I was most intrigued that in his final speculations on a future synthesis Steve transcends and includes (his favourite mode of transformation) dualism and polarity with a 3-fold or triadic unity model or tri unity: “the three, that are two, that are one”), which is not only inherent in the thesis, antithesis, synthesis dialectic, which Steve has often discussed, but also very anthroposophical and Steinerian. Steve does not mention this tradition, but to cite a simple example there is a 2-fold male-female gender polarity, but it is incomplete until integrated to synthesise, a synergistic new future generation (by recombination no less!).  As anthroposophists sometimes say, nature shows the way.  The 2-fold combination of I and you creates the trinity “we.” Anything that mediates a twofold ‘system’ becomes threefold.

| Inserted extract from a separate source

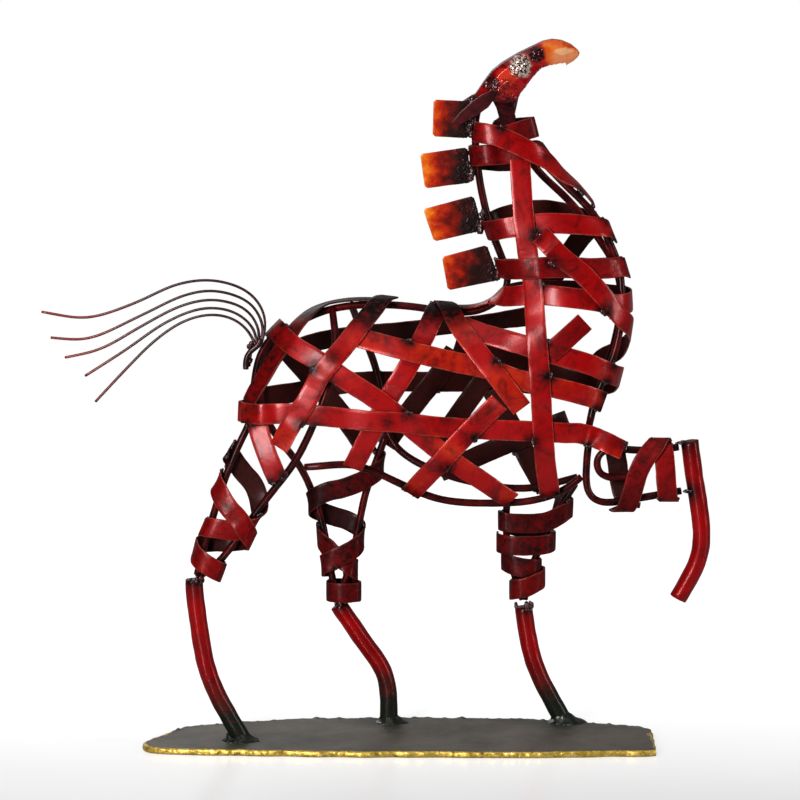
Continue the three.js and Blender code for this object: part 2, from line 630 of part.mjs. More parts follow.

As I know Steve, let me end by commenting thus: Steve betrays his inherent optimism,   enthusiasm and motivation when he writes that “in its essence, the evolutionary impulse is the desire for the transcendent …a kind of perfection hunger” for communion with ultimate spiritual realities. What Leonard Cohen so cogently called “spiritual thirst.”  Here Steve captures the essence of the “seeker” the very human aspiration for higher self, or perfection hunger, that I have often thought worthy of a book length treatment. This is not just a personal longing which Steve says has been with him since aged 12, but it is a longing for a spiritual renaissance for all of humanity. A noble aspiration indeed and one that will only come about if seekers like Steve continue to dedicate themselves to cultivating and metabolising the values of beauty, truth, goodness and spiritual growth. From this vantage point we may, like Steve, aspire to visions of infinite perfection.